◆ Exercise brief: List each line in which the string "with" appears.
======== Given material
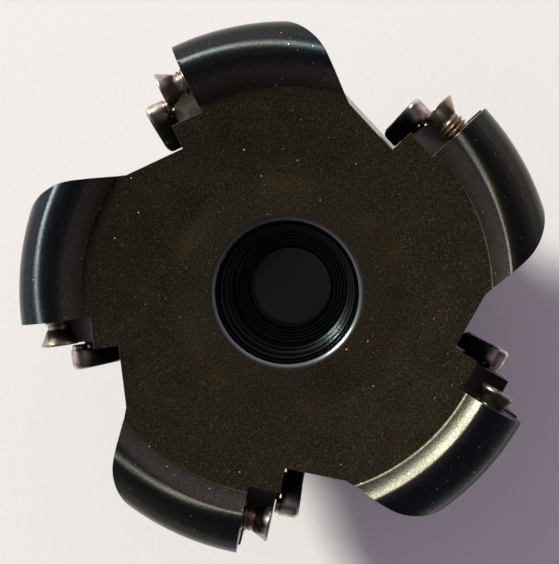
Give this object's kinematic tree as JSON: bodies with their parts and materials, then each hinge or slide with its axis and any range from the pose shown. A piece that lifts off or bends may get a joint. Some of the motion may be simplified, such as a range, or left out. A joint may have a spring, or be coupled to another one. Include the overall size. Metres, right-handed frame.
{
  "type": "face mill",
  "caption": "Arbor-mounted face mill for round inserts, right-hand, with screw-held and clamped insert seats around a flat front and a stepped central bore; inserts not fitted.",
  "frame": {"origin": "centre of the rear seating face, on the cutter axis", "axes": "+Z along the cutter axis from the rear face to the cutting face; +X through the insert seat of tooth 1; teeth are numbered counter-clockwise seen from the cutting face, which is also the cutting direction"},
  "size_m": [0.0779, 0.0766, 0.0492],
  "materials": {
    "body_black_oxide": "black oxide on turned steel",
    "clamp_black_oxide": "black oxide steel",
    "clamp_screw_steel": "blackened steel",
    "insert_screw_steel": "bare steel"
  },
  "bodies": {
    "cutter_body": {"cutter_body": "body_black_oxide"},
    "insert_screw_1": {"insert_screw_1": "insert_screw_steel"},
    "clamp_1": {"clamp_1": "clamp_black_oxide"},
    "clamp_screw_1": {"clamp_screw_1": "clamp_screw_steel"},
    "insert_screw_2": {"insert_screw_2": "insert_screw_steel"},
    "clamp_2": {"clamp_2": "clamp_black_oxide"},
    "clamp_screw_2": {"clamp_screw_2": "clamp_screw_steel"},
    "insert_screw_3": {"insert_screw_3": "insert_screw_steel"},
    "clamp_3": {"clamp_3": "clamp_black_oxide"},
    "clamp_screw_3": {"clamp_screw_3": "clamp_screw_steel"},
    "insert_screw_4": {"insert_screw_4": "insert_screw_steel"},
    "clamp_4": {"clamp_4": "clamp_black_oxide"},
    "clamp_screw_4": {"clamp_screw_4": "clamp_screw_steel"},
    "insert_screw_5": {"insert_screw_5": "insert_screw_steel"},
    "clamp_5": {"clamp_5": "clamp_black_oxide"},
    "clamp_screw_5": {"clamp_screw_5": "clamp_screw_steel"}
  },
  "joints": [
    {"name": "insert_screw_1_slide", "type": "slide", "parent": "cutter_body", "child": "insert_screw_1", "axis": [0, 1, 0], "range_m": [-0.0032, 0.0056]},
    {"name": "clamp_1_lift", "type": "slide", "parent": "cutter_body", "child": "clamp_1", "axis": [0, 1, 0], "range_m": [0, 0.00245]},
    {"name": "clamp_screw_1_turn", "type": "hinge", "parent": "clamp_1", "child": "clamp_screw_1", "pos_m": [0.0299, 0.00855, 0.0365], "axis": [0, 1, 0], "range_deg": [0, 1260]},
    {"name": "insert_screw_2_slide", "type": "slide", "parent": "cutter_body", "child": "insert_screw_2", "axis": [-0.9511, 0.309, 0], "range_m": [-0.0024, 0.0064]},
    {"name": "clamp_2_lift", "type": "slide", "parent": "cutter_body", "child": "clamp_2", "axis": [-0.9511, 0.309, 0], "range_m": [0, 0.00245]},
    {"name": "clamp_screw_2_turn", "type": "hinge", "parent": "clamp_2", "child": "clamp_screw_2", "pos_m": [0.00111, 0.03108, 0.0365], "axis": [-0.9511, 0.309, 0], "range_deg": [0, 1260]},
    {"name": "insert_screw_3_slide", "type": "slide", "parent": "cutter_body", "child": "insert_screw_3", "axis": [-0.5878, -0.809, 0], "range_m": [-0.002, 0.0068]},
    {"name": "clamp_3_lift", "type": "slide", "parent": "cutter_body", "child": "clamp_3", "axis": [-0.5878, -0.809, 0], "range_m": [0, 0.00245]},
    {"name": "clamp_screw_3_turn", "type": "hinge", "parent": "clamp_3", "child": "clamp_screw_3", "pos_m": [-0.02922, 0.01066, 0.0365], "axis": [-0.5878, -0.809, 0], "range_deg": [0, 1260]},
    {"name": "insert_screw_4_slide", "type": "slide", "parent": "cutter_body", "child": "insert_screw_4", "axis": [0.5878, -0.809, 0], "range_m": [-0.0024, 0.0064]},
    {"name": "clamp_4_lift", "type": "slide", "parent": "cutter_body", "child": "clamp_4", "axis": [0.5878, -0.809, 0], "range_m": [0, 0.00245]},
    {"name": "clamp_screw_4_turn", "type": "hinge", "parent": "clamp_4", "child": "clamp_screw_4", "pos_m": [-0.01916, -0.02449, 0.0365], "axis": [0.5878, -0.809, 0], "range_deg": [0, 1260]},
    {"name": "insert_screw_5_slide", "type": "slide", "parent": "cutter_body", "child": "insert_screw_5", "axis": [0.9511, 0.309, 0], "range_m": [-0.0007, 0.0081]},
    {"name": "clamp_5_lift", "type": "slide", "parent": "cutter_body", "child": "clamp_5", "axis": [0.9511, 0.309, 0], "range_m": [0, 0.00245]},
    {"name": "clamp_screw_5_turn", "type": "hinge", "parent": "clamp_5", "child": "clamp_screw_5", "pos_m": [0.01737, -0.02579, 0.0365], "axis": [0.9511, 0.309, 0], "range_deg": [0, 1260]}
  ],
  "couplings": [
    {"joint": "clamp_screw_1_turn", "follows": "clamp_1_lift", "rad_per_m": 8976},
    {"joint": "clamp_screw_2_turn", "follows": "clamp_2_lift", "rad_per_m": 8976},
    {"joint": "clamp_screw_3_turn", "follows": "clamp_3_lift", "rad_per_m": 8976},
    {"joint": "clamp_screw_4_turn", "follows": "clamp_4_lift", "rad_per_m": 8976},
    {"joint": "clamp_screw_5_turn", "follows": "clamp_5_lift", "rad_per_m": 8976}
  ]
}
================
◆ Exercise response:
Give this object's kinematic tree as JSON: bodies with their parts and materials, then each hinge or slide with its axis and any range from the pose shown. A piece that lifts off or bends may get a joint. Some of the motion may be simplified, such as a range, or left out. A joint may have a spring, or be coupled to another one. Include the overall size. Metres, right-handed frame.
  "caption": "Arbor-mounted face mill for round inserts, right-hand, with screw-held and clamped insert seats around a flat front and a stepped central bore; inserts not fitted.",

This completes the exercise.